## [MATERIAL]
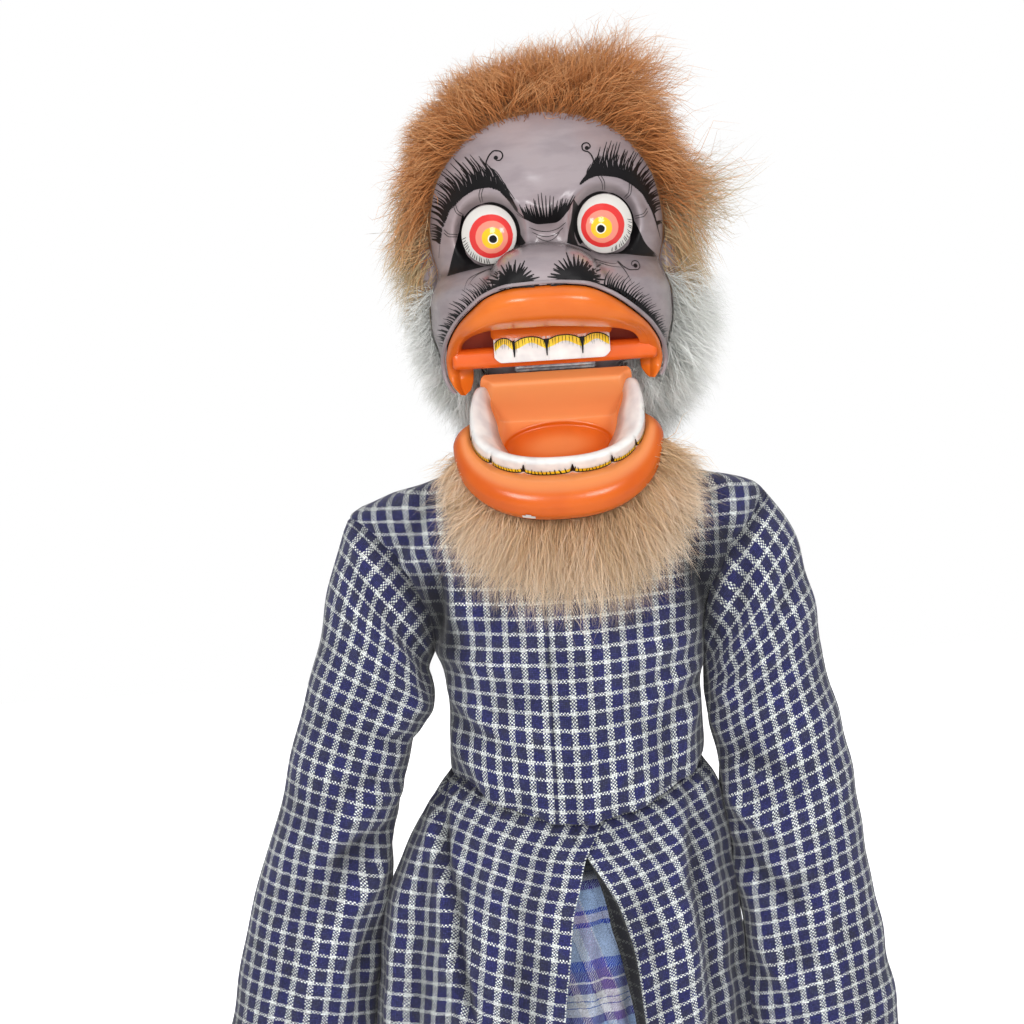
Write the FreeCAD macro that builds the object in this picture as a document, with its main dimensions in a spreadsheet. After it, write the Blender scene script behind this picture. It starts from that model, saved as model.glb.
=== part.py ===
import FreeCAD, Part
import Sketcher
import math
import os
import re

# Wooden rod puppet: a carved ogre head with a hinged jaw on a turned rod, a wooden chest that
# turns on the rod, jointed arms with their own rods, fur hair and beard, and a woven robe.
# Millimetres. +Z up, the face looks along -Y, +X is to the viewer's right.
# The origin is the middle of the main rod's lower end.

Vector = FreeCAD.Vector
document = FreeCAD.newDocument("rod_puppet")

# Driving dimensions

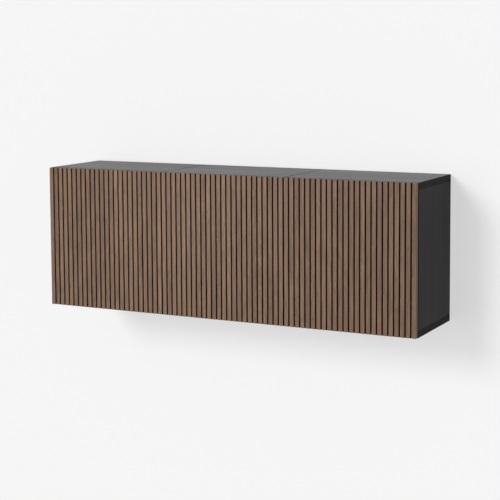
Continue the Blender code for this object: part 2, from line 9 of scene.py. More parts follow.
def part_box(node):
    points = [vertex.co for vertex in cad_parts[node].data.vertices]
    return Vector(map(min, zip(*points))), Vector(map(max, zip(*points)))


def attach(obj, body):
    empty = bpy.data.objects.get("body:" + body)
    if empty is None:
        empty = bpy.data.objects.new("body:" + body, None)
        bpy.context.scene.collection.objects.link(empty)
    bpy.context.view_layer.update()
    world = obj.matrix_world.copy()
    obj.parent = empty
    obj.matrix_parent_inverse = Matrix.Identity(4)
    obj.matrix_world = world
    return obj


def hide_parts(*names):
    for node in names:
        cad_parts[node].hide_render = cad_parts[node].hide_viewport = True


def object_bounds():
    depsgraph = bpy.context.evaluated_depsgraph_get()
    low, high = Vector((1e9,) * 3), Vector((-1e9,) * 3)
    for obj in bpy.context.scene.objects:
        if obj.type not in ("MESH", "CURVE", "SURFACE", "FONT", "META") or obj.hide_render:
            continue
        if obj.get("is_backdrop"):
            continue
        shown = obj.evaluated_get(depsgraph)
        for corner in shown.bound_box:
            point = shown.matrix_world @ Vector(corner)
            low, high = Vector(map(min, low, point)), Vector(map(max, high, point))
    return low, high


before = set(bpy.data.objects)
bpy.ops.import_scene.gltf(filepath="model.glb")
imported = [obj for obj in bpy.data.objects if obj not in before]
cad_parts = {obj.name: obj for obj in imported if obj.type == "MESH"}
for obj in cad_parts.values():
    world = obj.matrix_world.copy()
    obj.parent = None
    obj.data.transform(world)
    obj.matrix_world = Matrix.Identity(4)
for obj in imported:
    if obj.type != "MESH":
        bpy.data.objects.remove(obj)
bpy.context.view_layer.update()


# Carcass boards. Particle board under a black-brown foil with a pressed wood grain, edged with a thin band of
# the same colour. The top and bottom boards lie over the ends of the sides, and their outer edges are chamfered
# where two modules meet. These chamfers are near black, a painted shade that stands for the shadow in the seam.

def put(tree, kind, inputs=(), **options):
    """Add a node, set its options, and link or fill its inputs, which are given by name or number."""
    made = tree.nodes.new(kind)
    for name, value in options.items():
        setattr(made, name, value)
    for key, value in dict(inputs).items():
        socket = made.inputs[key]
        if isinstance(value, bpy.types.NodeSocket):
            tree.links.new(value, socket)
        else:
            socket.default_value = value
    return made


def maths(tree, operation, first, second=0.0):
    return put(tree, "ShaderNodeMath", {0: first, 1: second}, operation=operation).outputs[0]


def times(tree, first, second):
    return maths(tree, "MULTIPLY", first, second)


def minus(tree, first, second):
    return maths(tree, "SUBTRACT", first, second)


def scaled(tree, vector, factors):
    return put(tree, "ShaderNodeVectorMath", {0: vector, 1: factors}, operation="MULTIPLY").outputs[0]


def noise(tree, vector, detail=2.0, roughness=0.5, distortion=0.0):
    values = {"Vector": vector, "Scale": 1.0, "Detail": detail, "Roughness": roughness, "Distortion": distortion}
    return put(tree, "ShaderNodeTexNoise", values).outputs[0]


def remap(tree, value, source, target):
    values = {0: value, 1: source[0], 2: source[1], 3: target[0], 4: target[1]}
    return put(tree, "ShaderNodeMapRange", values).outputs[0]


def mixed(tree, factor, first, second, blend="MIX"):
    values = {0: factor, 6: first, 7: second}
    return put(tree, "ShaderNodeMix", values, data_type="RGBA", blend_type=blend).outputs[2]


def shade_colour(tree, shader, colour, shade):
    """Make the base colour darker or lighter by a value that changes over the surface."""
    grey = put(tree, "ShaderNodeCombineColor", {0: shade, 1: shade, 2: shade}).outputs[0]
    tree.links.new(mixed(tree, 1.0, colour, grey, "MULTIPLY"), shader.inputs["Base Color"])


def add_sockets(tree, in_out, kinds):
    """Give a node tree its named inputs or outputs, from a dictionary of their kinds."""
    for label, kind in kinds.items():
        tree.interface.new_socket(label, in_out=in_out, socket_type="NodeSocket" + kind)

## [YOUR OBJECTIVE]
Please repeat all the records above exactly as they appear.

## [CORRECT RESULT]
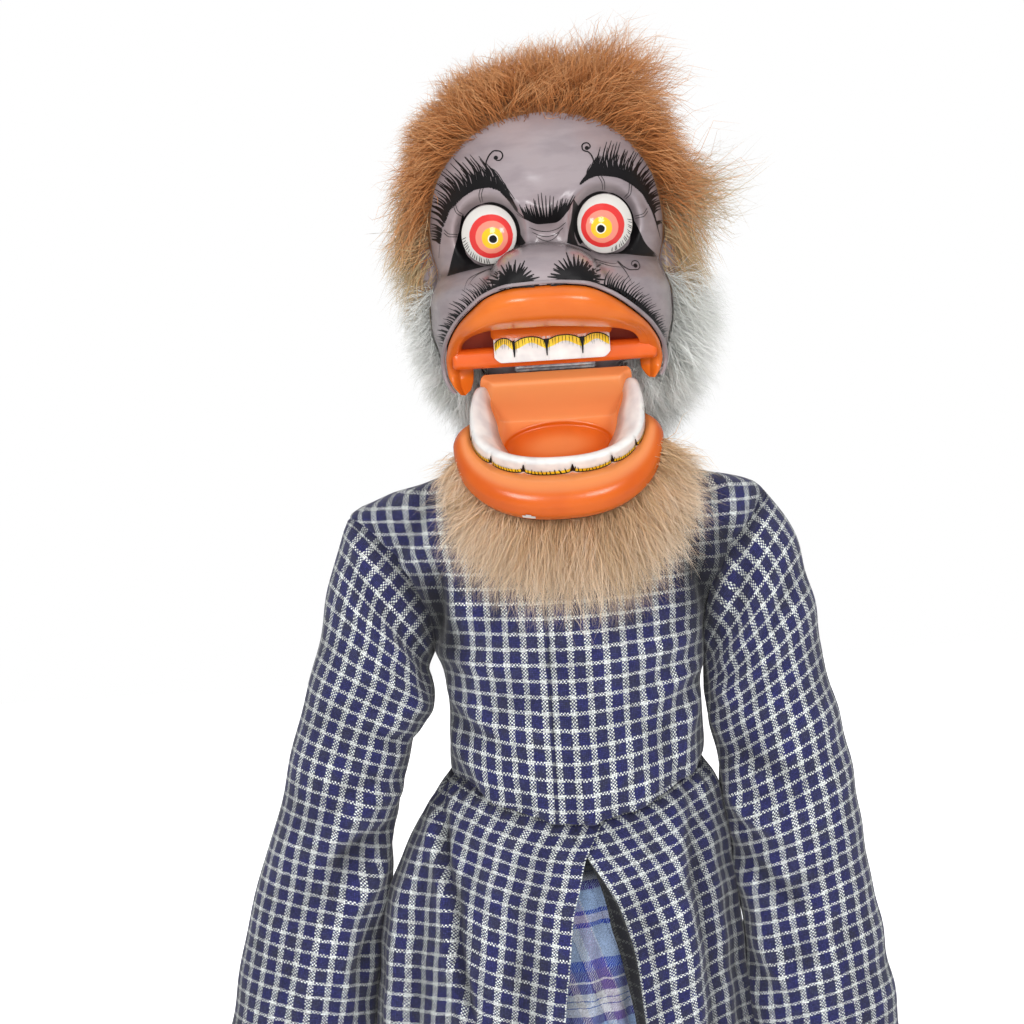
Write the FreeCAD macro that builds the object in this picture as a document, with its main dimensions in a spreadsheet. After it, write the Blender scene script behind this picture. It starts from that model, saved as model.glb.
=== part.py ===
import FreeCAD, Part
import Sketcher
import math
import os
import re

# Wooden rod puppet: a carved ogre head with a hinged jaw on a turned rod, a wooden chest that
# turns on the rod, jointed arms with their own rods, fur hair and beard, and a woven robe.
# Millimetres. +Z up, the face looks along -Y, +X is to the viewer's right.
# The origin is the middle of the main rod's lower end.

Vector = FreeCAD.Vector
document = FreeCAD.newDocument("rod_puppet")

# Driving dimensions

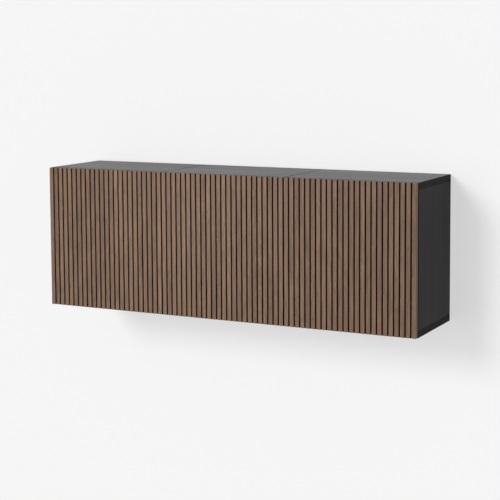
Continue the Blender code for this object: part 2, from line 9 of scene.py. More parts follow.
def part_box(node):
    points = [vertex.co for vertex in cad_parts[node].data.vertices]
    return Vector(map(min, zip(*points))), Vector(map(max, zip(*points)))


def attach(obj, body):
    empty = bpy.data.objects.get("body:" + body)
    if empty is None:
        empty = bpy.data.objects.new("body:" + body, None)
        bpy.context.scene.collection.objects.link(empty)
    bpy.context.view_layer.update()
    world = obj.matrix_world.copy()
    obj.parent = empty
    obj.matrix_parent_inverse = Matrix.Identity(4)
    obj.matrix_world = world
    return obj


def hide_parts(*names):
    for node in names:
        cad_parts[node].hide_render = cad_parts[node].hide_viewport = True


def object_bounds():
    depsgraph = bpy.context.evaluated_depsgraph_get()
    low, high = Vector((1e9,) * 3), Vector((-1e9,) * 3)
    for obj in bpy.context.scene.objects:
        if obj.type not in ("MESH", "CURVE", "SURFACE", "FONT", "META") or obj.hide_render:
            continue
        if obj.get("is_backdrop"):
            continue
        shown = obj.evaluated_get(depsgraph)
        for corner in shown.bound_box:
            point = shown.matrix_world @ Vector(corner)
            low, high = Vector(map(min, low, point)), Vector(map(max, high, point))
    return low, high


before = set(bpy.data.objects)
bpy.ops.import_scene.gltf(filepath="model.glb")
imported = [obj for obj in bpy.data.objects if obj not in before]
cad_parts = {obj.name: obj for obj in imported if obj.type == "MESH"}
for obj in cad_parts.values():
    world = obj.matrix_world.copy()
    obj.parent = None
    obj.data.transform(world)
    obj.matrix_world = Matrix.Identity(4)
for obj in imported:
    if obj.type != "MESH":
        bpy.data.objects.remove(obj)
bpy.context.view_layer.update()


# Carcass boards. Particle board under a black-brown foil with a pressed wood grain, edged with a thin band of
# the same colour. The top and bottom boards lie over the ends of the sides, and their outer edges are chamfered
# where two modules meet. These chamfers are near black, a painted shade that stands for the shadow in the seam.

def put(tree, kind, inputs=(), **options):
    """Add a node, set its options, and link or fill its inputs, which are given by name or number."""
    made = tree.nodes.new(kind)
    for name, value in options.items():
        setattr(made, name, value)
    for key, value in dict(inputs).items():
        socket = made.inputs[key]
        if isinstance(value, bpy.types.NodeSocket):
            tree.links.new(value, socket)
        else:
            socket.default_value = value
    return made


def maths(tree, operation, first, second=0.0):
    return put(tree, "ShaderNodeMath", {0: first, 1: second}, operation=operation).outputs[0]


def times(tree, first, second):
    return maths(tree, "MULTIPLY", first, second)


def minus(tree, first, second):
    return maths(tree, "SUBTRACT", first, second)


def scaled(tree, vector, factors):
    return put(tree, "ShaderNodeVectorMath", {0: vector, 1: factors}, operation="MULTIPLY").outputs[0]


def noise(tree, vector, detail=2.0, roughness=0.5, distortion=0.0):
    values = {"Vector": vector, "Scale": 1.0, "Detail": detail, "Roughness": roughness, "Distortion": distortion}
    return put(tree, "ShaderNodeTexNoise", values).outputs[0]


def remap(tree, value, source, target):
    values = {0: value, 1: source[0], 2: source[1], 3: target[0], 4: target[1]}
    return put(tree, "ShaderNodeMapRange", values).outputs[0]


def mixed(tree, factor, first, second, blend="MIX"):
    values = {0: factor, 6: first, 7: second}
    return put(tree, "ShaderNodeMix", values, data_type="RGBA", blend_type=blend).outputs[2]


def shade_colour(tree, shader, colour, shade):
    """Make the base colour darker or lighter by a value that changes over the surface."""
    grey = put(tree, "ShaderNodeCombineColor", {0: shade, 1: shade, 2: shade}).outputs[0]
    tree.links.new(mixed(tree, 1.0, colour, grey, "MULTIPLY"), shader.inputs["Base Color"])


def add_sockets(tree, in_out, kinds):
    """Give a node tree its named inputs or outputs, from a dictionary of their kinds."""
    for label, kind in kinds.items():
        tree.interface.new_socket(label, in_out=in_out, socket_type="NodeSocket" + kind)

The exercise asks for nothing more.